Situated just so, the nest is a woven wood-art structure accessible by ladder with sweeping views of the Pacific. Created and built by Big Sur artist Jayson Fann, it isn’t waterproofed, but if you’re fine with some morning mist, a night here is likely an experience you’ll never forget. The other options aren’t quite so rustic: the yurts have queen-size beds, plush comforters and a separate seating area. Amenities aside, Treebones is an eco resort and has taken it upon itself to “perch lightly.” Unlike most all-inclusive properties offering buffets, it serves organic farm-to-table dinners made with locally grown ingredients. Food waste from the restaurant is fed to the chickens on site or composted in the organic garden. Guests can go on several eco adventures, including a moderate Big Sur hike or ocean kayaking trip. Massage is available for adventure-sore muscles.

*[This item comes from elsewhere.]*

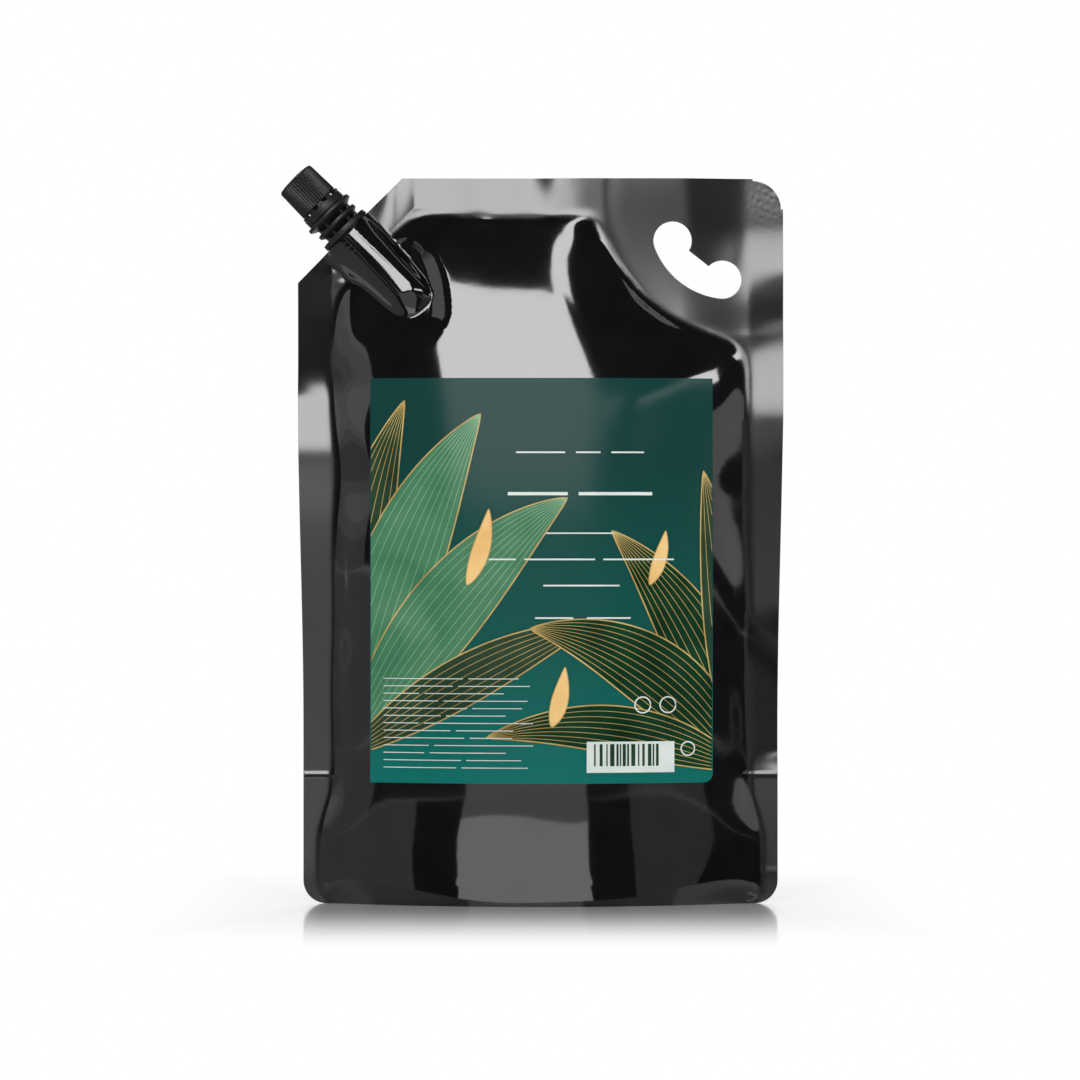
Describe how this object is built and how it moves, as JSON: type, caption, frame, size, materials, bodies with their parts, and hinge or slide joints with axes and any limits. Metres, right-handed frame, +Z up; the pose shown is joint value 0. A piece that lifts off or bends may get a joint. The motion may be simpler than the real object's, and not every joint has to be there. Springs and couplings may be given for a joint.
{
  "type": "shampoo refill pouch",
  "caption": "Glossy black stand-up refill pouch with a corner screw spout, ribbed cap with tamper band, die-cut carry hole and a green front label.",
  "frame": {"origin": "on the ground, in the middle of the pouch's base, in the plane of the side seams", "axes": "+Z up; the label faces -Y; +X to the right seen from the front, so the spout is at the upper -X corner"},
  "size_m": [0.186, 0.0514, 0.2731],
  "materials": {
    "pouch_film": "glossy black laminated film",
    "fitment_plastic": "moulded black, satin",
    "seal_foam": "pale foam disc",
    "label_print": "glossy printed film, dark green"
  },
  "bodies": {
    "pack": {"pouch": "pouch_film", "label": "label_print", "spout": "fitment_plastic", "tamper_band": "fitment_plastic"},
    "seal": {"cap_seal": "seal_foam"},
    "closure": {"cap": "fitment_plastic"}
  },
  "joints": [
    {"name": "cap_lift", "type": "slide", "parent": "pack", "child": "seal", "axis": [-0.7071, 0, 0.7071], "range_m": [0, 0.008]},
    {"name": "cap_turn", "type": "hinge", "parent": "seal", "child": "closure", "pos_m": [-0.07136, 0, 0.24844], "axis": [-0.7071, 0, 0.7071], "range_deg": [0, 720]}
  ],
  "couplings": [
    {"joint": "cap_turn", "follows": "cap_lift", "rad_per_m": 1570.8}
  ]
}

In addition to Hipcamp and Glamping Hub, other alternative lodging includes Costanoa, the Pescadero eco resort whose tent bungalows and expansive spa have made it a glamping favorite since 1999 and where activities include mountain biking, horseback riding and a kids’ camp. Its calendar of seasonal events ensures an active stay year round.
Another favorite is El Capitan Canyon in Santa Barbara, where you can hike, dine and enjoy spa treatments in a serene natural setting. The once-spartan campground has blossomed into a resort getaway under new ownership: since 2001 accommodations have included cedar cabins with down comforters and wood-floored safari tents. Restricted parking limits noise pollution and summer evening entertainment makes for a luxe vibe.
For something more quaint and secluded, consider the Redwood Tree House in Healdsburg. Nestled within a redwood grove, it flanks the Russian River, where you can go rafting, hang by the water or simply explore Sonoma County’s famously delicious wines.
Wherever you go glamping, one thing’s for sure: those who try it rarely go only once.